The same is true for politicians. Few people would either want or expect their leaders to deliberately do down their own achievements.

Yet when you are being forced to try to make a positive out of words such as “benign”, you are desperate – and it shows.

Orwell, who I imagine would have taken something of an interest in the named person scheme himself, said political language was designed “to give an appearance of solidity to pure wind”.

That is often the case – and never in the history of political discourse has the word “benign” taken on such an exultant meaning as yesterday.

You will not see the slogan “Vote Nicola Sturgeon Benign for Scotland” or “Vote Ruth Davidson for a Benign Opposition” because, frankly, it just sounds silly.

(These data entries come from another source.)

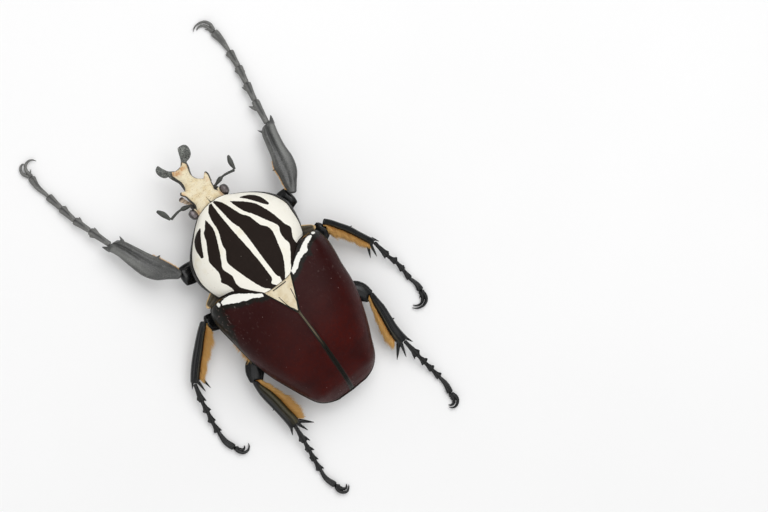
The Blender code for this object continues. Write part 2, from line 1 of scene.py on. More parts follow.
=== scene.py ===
"""Goliath beetle, male: the looks of a still, life-size museum model.

Lengths are millimetres. The head points along -Y, the beetle's left is +X and the floor is z = 0.
Each class is one sub-assembly: its fields are sizes, its methods build its pieces.
"""

import logging
import math
from dataclasses import dataclass, field
from enum import Enum
from typing import Callable, Sequence

import bmesh
import bpy
import numpy as np
from mathutils import Matrix, Vector


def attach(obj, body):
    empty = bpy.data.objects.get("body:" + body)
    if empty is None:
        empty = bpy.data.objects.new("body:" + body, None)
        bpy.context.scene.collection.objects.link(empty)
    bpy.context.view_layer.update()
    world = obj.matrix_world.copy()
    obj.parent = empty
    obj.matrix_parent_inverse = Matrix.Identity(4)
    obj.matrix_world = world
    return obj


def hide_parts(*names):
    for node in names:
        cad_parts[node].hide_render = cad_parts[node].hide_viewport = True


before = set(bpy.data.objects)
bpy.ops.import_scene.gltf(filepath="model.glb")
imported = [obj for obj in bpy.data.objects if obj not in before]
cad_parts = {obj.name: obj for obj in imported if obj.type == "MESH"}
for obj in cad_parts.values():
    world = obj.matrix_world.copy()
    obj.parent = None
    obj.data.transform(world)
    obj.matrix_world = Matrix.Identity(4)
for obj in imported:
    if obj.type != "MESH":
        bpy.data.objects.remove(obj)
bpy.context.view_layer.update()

MM = 0.001
LOG = logging.getLogger("goliath_beetle")
Array = np.ndarray
Knots = Sequence[tuple[float, ...]]
Pairs = Sequence[tuple[tuple[float, float], tuple[float, float]]]
Socket = bpy.types.NodeSocket
Feed = Socket | float


class Side(Enum):
    """The beetle's left and right, with the sign of X on that side."""

    LEFT = 1
    RIGHT = -1

    @property
    def word(self) -> str:
        """The side's name as it stands in the names of pieces."""
        return self.name.lower()


class LegKind(Enum):
    """The two kinds of leg: the broad fore legs, and the brushed mid and hind legs."""

    DIGGER = "leg_grey"
    WALKER = "leg_black"


# --- Curves, surfaces and meshes ---


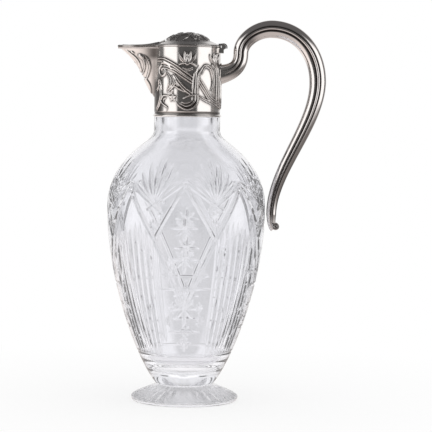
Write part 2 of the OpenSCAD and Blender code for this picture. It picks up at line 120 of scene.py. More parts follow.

“The Benign Revolution” is unlikely to be as historic as the Blair Revolution.

When John Swinney “welcomed” the judges’ verdict that the “aims of the legislation are legitimate and benign” he was not giving the appearance of solidity to pure wind – he was calling a tornado a tower block.

Or as Murdo Fraser MSP put it on seeing the education secretary’s comments: “But apart from that, Mrs Lincoln, how did you enjoy the play?”

There is no doubt that the aims of the named person scheme are “legitimate” and “benign”.

Indeed, there is a proper case to be made that it could be far more than that – “good”, “caring”, “responsible”, “innovative”.

But by refusing to acknowledge the issues, by engaging in patently ludicrous political language and failing to accept a damning verdict, you lose people’s trust.

In the days ahead, the Scottish Government has the opportunity to redraw the more controversial parts of the legislation and get it working properly.

That will be a good thing. It won’t be benign.